(WHAT THIS TASK INVOLVES) Among the entries below, find the line with "obj.parent = empty", then quote it and each following line up to and including the line with "depsgraph = bpy.context.evaluated_depsgraph_get()", and nothing else.

==============================

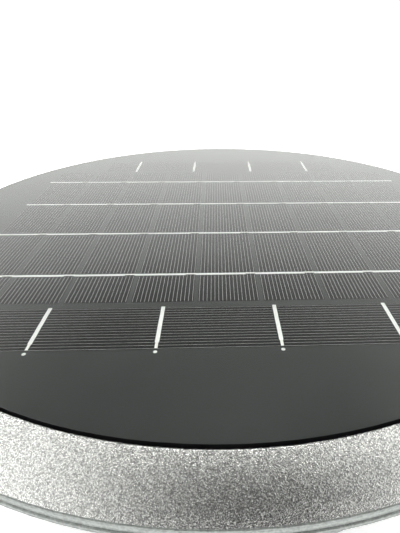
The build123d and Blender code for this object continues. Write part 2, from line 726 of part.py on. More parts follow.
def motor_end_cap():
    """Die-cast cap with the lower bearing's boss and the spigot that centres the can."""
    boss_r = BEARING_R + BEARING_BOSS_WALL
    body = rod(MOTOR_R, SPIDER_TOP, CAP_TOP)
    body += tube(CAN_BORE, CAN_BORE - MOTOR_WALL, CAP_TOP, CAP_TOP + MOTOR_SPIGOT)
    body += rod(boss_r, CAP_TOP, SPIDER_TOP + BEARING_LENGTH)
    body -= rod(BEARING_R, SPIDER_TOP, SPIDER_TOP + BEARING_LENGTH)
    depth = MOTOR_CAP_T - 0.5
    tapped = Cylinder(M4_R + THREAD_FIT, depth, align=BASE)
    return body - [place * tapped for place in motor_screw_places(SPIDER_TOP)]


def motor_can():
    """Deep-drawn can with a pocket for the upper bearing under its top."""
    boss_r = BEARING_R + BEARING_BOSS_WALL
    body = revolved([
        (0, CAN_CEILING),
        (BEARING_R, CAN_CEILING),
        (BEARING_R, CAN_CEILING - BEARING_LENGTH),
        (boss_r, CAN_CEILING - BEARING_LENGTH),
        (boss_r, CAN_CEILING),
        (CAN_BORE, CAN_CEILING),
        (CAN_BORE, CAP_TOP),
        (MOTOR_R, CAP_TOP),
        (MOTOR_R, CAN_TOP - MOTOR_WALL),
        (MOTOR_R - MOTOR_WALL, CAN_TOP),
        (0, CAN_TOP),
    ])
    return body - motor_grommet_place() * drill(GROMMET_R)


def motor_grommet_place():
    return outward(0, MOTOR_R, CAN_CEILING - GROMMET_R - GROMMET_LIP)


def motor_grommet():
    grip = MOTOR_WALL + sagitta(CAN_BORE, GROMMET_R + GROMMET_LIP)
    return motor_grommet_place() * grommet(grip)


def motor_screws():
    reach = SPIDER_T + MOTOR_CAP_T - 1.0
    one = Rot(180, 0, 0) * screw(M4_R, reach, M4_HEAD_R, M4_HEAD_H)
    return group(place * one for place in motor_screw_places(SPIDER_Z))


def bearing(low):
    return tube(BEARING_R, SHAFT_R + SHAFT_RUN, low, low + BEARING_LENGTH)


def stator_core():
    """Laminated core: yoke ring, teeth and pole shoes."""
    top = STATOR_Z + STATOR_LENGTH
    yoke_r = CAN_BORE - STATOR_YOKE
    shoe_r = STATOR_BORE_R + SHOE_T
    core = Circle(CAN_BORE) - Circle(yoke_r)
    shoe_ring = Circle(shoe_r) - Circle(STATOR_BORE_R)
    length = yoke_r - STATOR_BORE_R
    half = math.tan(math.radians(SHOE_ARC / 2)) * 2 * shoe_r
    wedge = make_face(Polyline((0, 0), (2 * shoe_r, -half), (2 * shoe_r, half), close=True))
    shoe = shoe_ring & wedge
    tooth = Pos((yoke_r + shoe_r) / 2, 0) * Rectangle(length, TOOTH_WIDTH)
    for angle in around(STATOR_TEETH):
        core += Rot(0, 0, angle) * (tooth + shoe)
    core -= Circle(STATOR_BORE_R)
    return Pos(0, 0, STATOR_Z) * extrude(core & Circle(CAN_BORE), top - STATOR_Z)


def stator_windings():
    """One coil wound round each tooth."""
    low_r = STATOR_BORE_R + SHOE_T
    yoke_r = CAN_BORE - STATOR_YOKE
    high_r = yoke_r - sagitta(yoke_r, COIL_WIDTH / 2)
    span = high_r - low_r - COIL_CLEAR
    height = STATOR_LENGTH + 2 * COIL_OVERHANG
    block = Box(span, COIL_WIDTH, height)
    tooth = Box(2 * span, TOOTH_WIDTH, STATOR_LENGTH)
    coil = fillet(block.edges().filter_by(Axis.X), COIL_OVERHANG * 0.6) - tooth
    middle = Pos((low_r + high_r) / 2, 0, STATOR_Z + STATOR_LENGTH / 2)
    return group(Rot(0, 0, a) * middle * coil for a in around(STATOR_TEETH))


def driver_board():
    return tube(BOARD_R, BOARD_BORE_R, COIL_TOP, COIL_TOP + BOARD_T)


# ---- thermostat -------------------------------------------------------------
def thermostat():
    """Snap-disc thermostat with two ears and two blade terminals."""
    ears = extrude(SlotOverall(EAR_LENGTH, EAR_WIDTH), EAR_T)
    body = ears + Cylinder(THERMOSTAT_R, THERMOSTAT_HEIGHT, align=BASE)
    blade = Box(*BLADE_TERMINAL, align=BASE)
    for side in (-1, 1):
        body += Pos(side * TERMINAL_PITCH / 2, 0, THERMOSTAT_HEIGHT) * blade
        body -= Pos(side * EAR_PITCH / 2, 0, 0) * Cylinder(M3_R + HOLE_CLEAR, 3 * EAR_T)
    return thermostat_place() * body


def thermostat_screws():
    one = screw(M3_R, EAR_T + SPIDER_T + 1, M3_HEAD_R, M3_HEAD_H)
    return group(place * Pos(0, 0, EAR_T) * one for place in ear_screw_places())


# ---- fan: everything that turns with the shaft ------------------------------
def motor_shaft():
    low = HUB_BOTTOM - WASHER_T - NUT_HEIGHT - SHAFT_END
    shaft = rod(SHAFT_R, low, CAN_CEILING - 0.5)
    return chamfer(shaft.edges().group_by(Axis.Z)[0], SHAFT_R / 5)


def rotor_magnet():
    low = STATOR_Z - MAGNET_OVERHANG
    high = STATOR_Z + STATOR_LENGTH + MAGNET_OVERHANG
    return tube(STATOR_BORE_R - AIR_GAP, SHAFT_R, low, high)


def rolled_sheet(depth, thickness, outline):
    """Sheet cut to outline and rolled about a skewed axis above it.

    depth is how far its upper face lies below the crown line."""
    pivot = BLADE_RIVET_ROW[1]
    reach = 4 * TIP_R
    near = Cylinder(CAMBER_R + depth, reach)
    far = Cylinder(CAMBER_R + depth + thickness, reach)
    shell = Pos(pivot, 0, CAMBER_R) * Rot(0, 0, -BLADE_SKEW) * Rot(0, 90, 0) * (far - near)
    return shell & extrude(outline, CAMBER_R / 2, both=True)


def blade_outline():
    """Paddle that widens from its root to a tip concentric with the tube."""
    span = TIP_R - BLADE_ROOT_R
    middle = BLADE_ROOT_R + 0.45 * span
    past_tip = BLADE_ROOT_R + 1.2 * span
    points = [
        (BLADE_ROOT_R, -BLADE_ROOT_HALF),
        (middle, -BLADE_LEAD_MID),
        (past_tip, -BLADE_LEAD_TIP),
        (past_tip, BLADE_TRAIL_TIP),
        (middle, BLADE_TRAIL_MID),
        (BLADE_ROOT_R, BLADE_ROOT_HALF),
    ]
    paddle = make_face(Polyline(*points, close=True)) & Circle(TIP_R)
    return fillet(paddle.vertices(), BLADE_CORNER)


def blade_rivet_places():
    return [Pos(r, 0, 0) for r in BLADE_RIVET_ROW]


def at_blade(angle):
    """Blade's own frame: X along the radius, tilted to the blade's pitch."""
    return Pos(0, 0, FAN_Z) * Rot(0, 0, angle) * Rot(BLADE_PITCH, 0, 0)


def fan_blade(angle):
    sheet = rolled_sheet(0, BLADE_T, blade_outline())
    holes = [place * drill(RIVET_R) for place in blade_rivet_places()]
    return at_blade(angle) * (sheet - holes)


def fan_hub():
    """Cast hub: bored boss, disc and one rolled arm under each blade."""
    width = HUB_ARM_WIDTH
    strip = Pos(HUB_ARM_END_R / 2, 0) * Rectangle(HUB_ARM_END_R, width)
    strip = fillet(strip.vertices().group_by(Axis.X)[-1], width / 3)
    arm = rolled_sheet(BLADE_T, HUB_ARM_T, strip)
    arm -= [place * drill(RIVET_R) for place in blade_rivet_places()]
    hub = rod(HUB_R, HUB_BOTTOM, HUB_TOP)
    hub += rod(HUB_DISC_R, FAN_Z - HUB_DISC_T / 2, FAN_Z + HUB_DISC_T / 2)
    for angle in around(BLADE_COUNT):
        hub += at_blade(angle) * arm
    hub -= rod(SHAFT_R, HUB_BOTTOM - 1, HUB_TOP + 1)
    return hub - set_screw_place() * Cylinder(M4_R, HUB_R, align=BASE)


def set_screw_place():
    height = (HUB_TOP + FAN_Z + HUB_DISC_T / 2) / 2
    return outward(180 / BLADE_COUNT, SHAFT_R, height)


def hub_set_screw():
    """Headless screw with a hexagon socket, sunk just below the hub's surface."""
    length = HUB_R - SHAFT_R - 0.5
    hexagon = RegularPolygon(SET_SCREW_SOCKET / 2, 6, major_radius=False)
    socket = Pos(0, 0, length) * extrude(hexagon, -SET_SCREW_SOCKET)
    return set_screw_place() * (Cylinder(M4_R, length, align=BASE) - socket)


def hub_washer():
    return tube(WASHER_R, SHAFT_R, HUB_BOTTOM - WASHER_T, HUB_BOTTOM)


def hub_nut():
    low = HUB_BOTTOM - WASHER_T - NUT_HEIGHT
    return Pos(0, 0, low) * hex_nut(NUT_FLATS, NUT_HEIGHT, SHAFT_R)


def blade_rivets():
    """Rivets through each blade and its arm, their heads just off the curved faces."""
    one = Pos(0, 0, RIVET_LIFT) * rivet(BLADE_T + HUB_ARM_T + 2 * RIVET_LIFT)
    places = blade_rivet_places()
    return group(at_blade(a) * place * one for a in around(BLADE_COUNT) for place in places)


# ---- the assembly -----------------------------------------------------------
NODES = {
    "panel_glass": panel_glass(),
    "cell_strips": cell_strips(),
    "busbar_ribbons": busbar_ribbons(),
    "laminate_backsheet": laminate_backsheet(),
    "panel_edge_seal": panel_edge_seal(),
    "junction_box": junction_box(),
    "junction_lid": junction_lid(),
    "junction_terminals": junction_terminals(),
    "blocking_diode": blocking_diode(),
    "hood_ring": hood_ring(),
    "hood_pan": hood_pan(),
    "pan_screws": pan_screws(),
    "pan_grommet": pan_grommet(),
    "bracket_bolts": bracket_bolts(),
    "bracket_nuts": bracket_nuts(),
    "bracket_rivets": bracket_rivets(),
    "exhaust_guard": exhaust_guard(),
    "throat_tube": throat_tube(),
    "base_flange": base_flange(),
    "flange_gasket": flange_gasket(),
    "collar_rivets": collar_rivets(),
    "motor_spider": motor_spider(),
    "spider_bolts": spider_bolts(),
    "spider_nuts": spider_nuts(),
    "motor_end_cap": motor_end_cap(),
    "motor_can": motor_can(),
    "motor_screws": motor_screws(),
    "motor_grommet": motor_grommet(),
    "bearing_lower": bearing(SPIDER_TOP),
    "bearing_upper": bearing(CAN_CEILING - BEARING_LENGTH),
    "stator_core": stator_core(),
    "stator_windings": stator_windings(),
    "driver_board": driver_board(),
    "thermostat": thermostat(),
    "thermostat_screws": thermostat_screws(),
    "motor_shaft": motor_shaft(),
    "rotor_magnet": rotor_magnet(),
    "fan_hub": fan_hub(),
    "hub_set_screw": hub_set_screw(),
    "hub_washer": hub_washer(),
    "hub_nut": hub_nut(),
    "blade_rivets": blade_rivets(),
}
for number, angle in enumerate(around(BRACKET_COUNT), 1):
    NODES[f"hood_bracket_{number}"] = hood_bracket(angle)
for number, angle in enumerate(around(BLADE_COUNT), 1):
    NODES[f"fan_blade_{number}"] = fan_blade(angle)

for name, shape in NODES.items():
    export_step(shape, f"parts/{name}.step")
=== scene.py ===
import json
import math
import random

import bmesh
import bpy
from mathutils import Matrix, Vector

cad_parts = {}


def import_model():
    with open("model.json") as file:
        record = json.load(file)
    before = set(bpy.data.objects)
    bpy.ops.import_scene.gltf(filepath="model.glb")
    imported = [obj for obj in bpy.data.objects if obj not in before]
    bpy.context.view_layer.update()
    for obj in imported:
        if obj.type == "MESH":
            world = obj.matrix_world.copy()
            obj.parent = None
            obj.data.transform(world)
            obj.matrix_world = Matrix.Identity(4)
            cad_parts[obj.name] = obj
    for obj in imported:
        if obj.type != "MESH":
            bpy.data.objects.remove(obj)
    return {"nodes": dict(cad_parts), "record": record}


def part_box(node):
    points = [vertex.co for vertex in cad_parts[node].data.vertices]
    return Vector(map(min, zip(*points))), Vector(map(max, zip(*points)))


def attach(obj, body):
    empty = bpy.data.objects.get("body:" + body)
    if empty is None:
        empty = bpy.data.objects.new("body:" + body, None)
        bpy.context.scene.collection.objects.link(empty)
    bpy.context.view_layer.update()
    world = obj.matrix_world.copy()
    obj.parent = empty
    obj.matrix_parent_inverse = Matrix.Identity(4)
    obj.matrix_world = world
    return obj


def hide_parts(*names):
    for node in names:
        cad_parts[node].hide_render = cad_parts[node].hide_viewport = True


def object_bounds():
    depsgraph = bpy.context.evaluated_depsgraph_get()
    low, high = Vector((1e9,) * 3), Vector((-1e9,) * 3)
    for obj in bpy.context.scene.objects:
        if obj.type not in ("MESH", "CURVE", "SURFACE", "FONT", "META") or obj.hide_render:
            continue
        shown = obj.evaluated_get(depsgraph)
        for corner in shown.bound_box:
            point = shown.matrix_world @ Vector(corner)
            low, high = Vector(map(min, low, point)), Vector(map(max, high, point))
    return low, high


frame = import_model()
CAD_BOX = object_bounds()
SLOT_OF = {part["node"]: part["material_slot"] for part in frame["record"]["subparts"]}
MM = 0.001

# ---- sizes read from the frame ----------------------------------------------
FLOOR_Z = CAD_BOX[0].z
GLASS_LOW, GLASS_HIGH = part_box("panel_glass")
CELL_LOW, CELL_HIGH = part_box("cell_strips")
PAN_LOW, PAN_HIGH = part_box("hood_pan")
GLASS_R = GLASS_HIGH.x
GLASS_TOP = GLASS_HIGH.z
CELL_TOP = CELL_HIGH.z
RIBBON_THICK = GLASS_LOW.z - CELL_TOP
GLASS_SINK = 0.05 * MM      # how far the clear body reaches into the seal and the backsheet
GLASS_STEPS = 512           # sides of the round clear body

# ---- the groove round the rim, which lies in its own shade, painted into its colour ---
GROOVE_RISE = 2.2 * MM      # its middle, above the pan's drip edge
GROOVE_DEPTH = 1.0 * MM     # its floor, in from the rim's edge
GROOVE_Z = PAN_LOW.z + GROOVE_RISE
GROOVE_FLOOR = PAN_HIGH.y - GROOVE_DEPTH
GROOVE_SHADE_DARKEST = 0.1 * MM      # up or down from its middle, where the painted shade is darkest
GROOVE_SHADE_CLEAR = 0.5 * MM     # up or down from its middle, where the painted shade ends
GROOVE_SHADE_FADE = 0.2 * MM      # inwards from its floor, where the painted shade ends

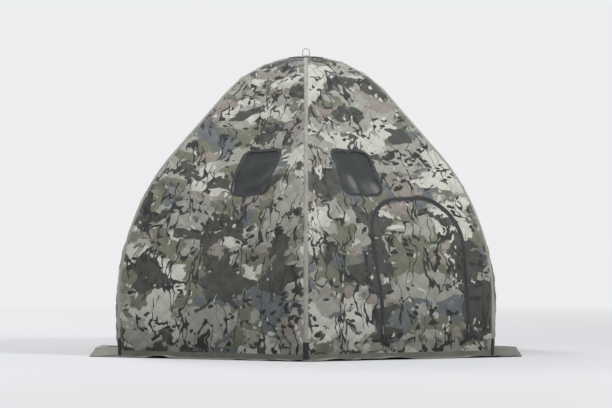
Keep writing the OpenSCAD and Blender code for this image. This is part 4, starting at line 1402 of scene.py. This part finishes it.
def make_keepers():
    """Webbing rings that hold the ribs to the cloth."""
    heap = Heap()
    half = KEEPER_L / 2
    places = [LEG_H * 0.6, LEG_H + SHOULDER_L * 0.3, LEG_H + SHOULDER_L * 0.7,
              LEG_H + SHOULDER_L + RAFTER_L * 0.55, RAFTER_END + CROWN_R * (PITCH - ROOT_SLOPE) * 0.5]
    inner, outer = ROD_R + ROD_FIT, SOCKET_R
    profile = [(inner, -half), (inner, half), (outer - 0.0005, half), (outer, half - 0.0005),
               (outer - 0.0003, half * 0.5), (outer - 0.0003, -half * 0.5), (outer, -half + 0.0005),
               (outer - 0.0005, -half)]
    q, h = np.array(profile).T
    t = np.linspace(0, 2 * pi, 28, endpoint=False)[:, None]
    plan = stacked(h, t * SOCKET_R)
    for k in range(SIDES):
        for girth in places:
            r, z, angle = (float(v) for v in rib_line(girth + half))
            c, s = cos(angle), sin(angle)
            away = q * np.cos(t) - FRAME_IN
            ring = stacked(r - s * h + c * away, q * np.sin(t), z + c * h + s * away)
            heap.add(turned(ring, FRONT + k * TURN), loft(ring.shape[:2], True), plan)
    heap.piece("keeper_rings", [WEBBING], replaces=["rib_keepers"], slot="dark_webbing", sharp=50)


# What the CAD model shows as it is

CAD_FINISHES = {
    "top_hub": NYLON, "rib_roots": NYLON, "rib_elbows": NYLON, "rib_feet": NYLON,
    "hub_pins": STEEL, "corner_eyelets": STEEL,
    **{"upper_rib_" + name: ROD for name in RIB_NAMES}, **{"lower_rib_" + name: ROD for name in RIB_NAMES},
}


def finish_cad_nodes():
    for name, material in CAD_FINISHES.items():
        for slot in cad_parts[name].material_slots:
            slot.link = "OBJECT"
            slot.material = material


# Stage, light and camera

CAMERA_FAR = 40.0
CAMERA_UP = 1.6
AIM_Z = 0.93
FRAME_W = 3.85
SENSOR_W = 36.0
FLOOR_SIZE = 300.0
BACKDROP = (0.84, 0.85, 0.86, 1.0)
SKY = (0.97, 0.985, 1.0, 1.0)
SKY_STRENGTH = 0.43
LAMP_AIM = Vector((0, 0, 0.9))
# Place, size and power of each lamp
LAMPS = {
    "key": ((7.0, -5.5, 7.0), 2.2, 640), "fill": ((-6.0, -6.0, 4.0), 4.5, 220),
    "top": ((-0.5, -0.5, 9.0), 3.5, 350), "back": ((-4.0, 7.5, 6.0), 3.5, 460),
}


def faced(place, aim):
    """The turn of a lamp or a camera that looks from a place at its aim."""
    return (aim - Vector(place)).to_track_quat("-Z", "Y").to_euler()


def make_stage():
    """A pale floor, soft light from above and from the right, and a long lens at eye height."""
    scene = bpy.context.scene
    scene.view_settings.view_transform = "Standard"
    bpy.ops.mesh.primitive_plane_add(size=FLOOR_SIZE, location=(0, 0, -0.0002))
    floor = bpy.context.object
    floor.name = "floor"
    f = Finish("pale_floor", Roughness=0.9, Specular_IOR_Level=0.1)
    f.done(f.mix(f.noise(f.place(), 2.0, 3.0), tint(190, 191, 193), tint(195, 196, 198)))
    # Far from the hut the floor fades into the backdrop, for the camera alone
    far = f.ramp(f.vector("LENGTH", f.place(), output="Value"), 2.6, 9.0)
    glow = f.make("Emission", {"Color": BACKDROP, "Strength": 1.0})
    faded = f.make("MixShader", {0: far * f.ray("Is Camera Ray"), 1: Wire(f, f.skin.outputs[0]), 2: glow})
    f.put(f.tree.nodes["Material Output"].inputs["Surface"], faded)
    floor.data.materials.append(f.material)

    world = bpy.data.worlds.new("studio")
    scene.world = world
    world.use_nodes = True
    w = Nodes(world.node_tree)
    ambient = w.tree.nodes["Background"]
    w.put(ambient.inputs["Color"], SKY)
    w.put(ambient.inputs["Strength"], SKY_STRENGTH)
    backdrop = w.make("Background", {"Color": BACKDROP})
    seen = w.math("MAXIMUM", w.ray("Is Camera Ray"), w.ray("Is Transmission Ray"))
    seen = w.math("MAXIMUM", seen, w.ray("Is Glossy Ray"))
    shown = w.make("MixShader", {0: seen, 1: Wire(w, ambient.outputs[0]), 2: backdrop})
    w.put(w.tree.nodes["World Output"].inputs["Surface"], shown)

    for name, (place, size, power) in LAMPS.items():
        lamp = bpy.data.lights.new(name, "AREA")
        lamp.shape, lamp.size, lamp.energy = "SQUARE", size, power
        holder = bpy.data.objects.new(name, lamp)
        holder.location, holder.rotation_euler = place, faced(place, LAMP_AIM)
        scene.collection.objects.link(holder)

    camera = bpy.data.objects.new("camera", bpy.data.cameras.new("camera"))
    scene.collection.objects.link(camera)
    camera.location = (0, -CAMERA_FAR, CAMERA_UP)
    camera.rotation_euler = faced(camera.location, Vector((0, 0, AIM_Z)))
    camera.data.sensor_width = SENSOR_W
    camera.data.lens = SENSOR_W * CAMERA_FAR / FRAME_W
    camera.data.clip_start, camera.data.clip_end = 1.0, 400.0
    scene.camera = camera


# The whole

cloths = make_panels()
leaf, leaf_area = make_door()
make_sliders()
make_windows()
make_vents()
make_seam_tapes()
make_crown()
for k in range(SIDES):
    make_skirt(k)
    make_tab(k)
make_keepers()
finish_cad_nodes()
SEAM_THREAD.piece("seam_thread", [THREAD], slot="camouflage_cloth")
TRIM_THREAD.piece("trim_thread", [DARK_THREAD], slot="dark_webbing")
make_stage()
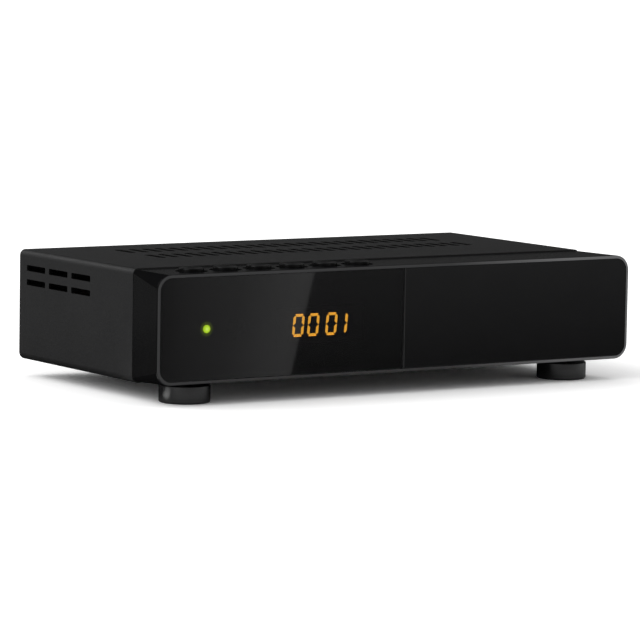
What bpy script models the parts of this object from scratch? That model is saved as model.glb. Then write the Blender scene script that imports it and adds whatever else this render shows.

==============================

(RESULT)
    obj.parent = empty
    obj.matrix_parent_inverse = Matrix.Identity(4)
    obj.matrix_world = world
    return obj


def hide_parts(*names):
    for node in names:
        cad_parts[node].hide_render = cad_parts[node].hide_viewport = True


def object_bounds():
    depsgraph = bpy.context.evaluated_depsgraph_get()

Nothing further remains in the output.